Waterloo Region Record

Waterloo man lost $5,000 in Nigerian scam, court told

- GORDON PAUL Waterloo Region Record gpaul@therecord.com, Twitter: @GPaulRecor­d

KITCHENER — The balloons, champagne and huge cheque never arrived.

A Waterloo man fell victim to a Nigerian scam claiming he had won millions of dollars in a Publishers Clearing House lottery, court was told on Tuesday.

One of the men involved in the scam, Omorede Agbonifo, 40, pleaded guilty to fraud and will be sentenced next month.

In June 2015, the elderly victim received a letter allegedly from Publishers Clearing House announcing he had won $2.6 million. Another part of the letter said he won $5.6 million.

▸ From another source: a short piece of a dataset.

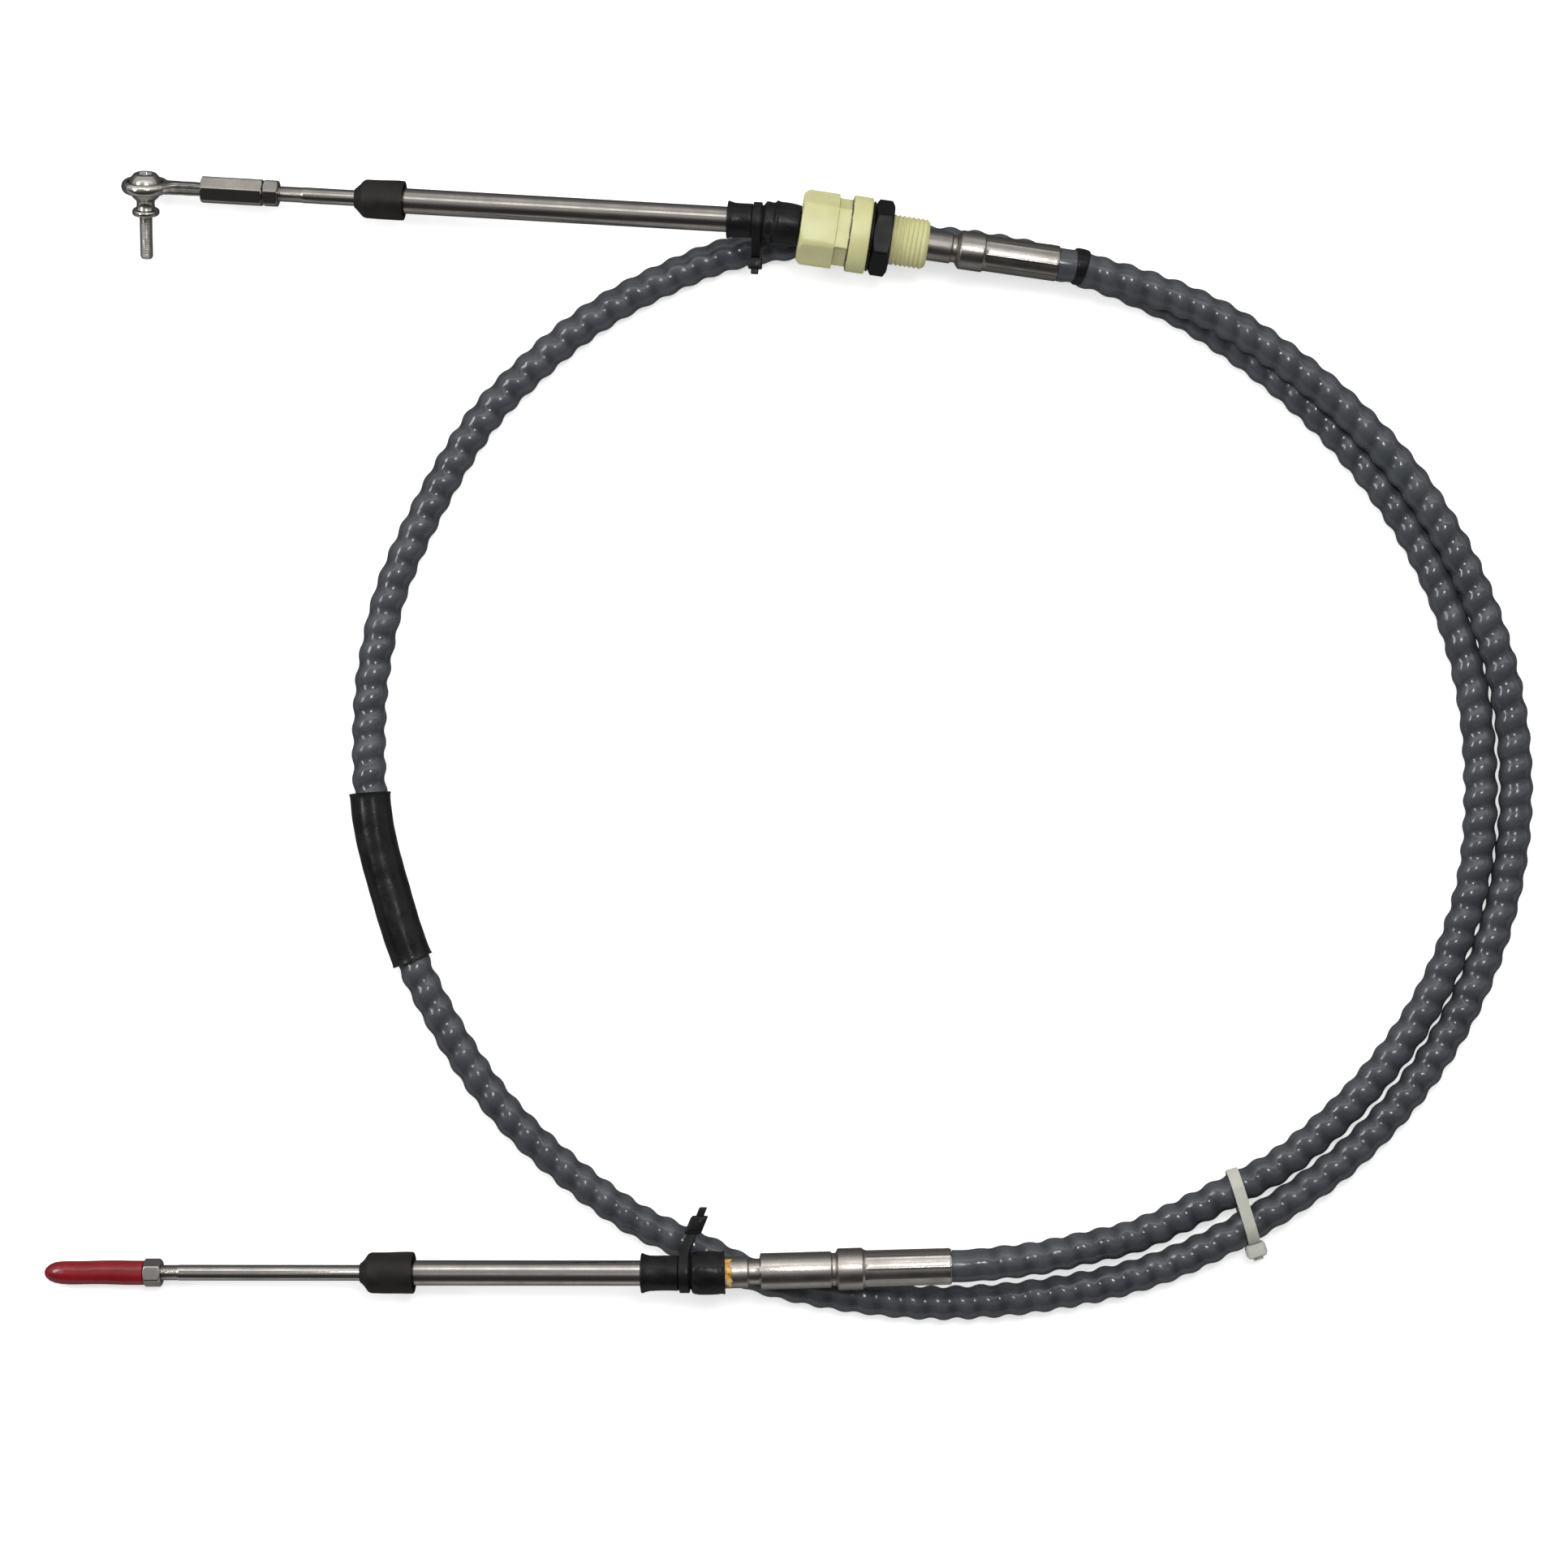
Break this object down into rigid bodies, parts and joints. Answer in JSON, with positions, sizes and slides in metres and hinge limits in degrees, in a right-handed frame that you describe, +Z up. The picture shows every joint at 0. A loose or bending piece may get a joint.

The letter provided a phone number. When the man called the number, which turned out to be in Nigeria, he was told he had won $2.6 million and just needed to deposit $5,000 in a bank account to pay the taxes. He did and the money was withdrawn.

Then he waited for the Publishers Clearing House “Prize Patrol” to arrive with balloons, flowers, champagne and an oversized cheque.

When nothing showed up, he went to the police, who tracked the bank account to Agbonifo.

Agbonifo, a Nigerian refugee who came to Canada a year before the fraud, only got a small amount of the $5,000, defence lawyer Sean Safa said outside the courtroom. Two other Nigerian men got the lion’s share, he said. Only Agbonifo was charged.

“He was a facilitato­r,” Safa said. Agbonifo, who attends college in Toronto and has no prior record, fears he will be deported. Safa said he hopes his client will have made full restitutio­n by the time he is sentenced on March 23.

In 2013, Kitchener drug addict Kenneth Berry admitted tricking an 80-year-old woman in Oklahoma and a 93-year-old man in Washington into wiring him money with a promise of lottery winnings from Publishers Clearing House.

The victims were told by phone they had won $218,000 but needed to pay thousands of dollars in taxes. Both victims lost $2,400. Berry pleaded guilty to a slew of charges and was sent to jail for 20 months.

“Publishers Clearing House will never ask you to pay a fee to collect a prize,” according to a blog at consumer.ftc.gov. “In fact, no legit prize promoter will ever charge you to win. Never send money to collect a prize. It’s a scam.”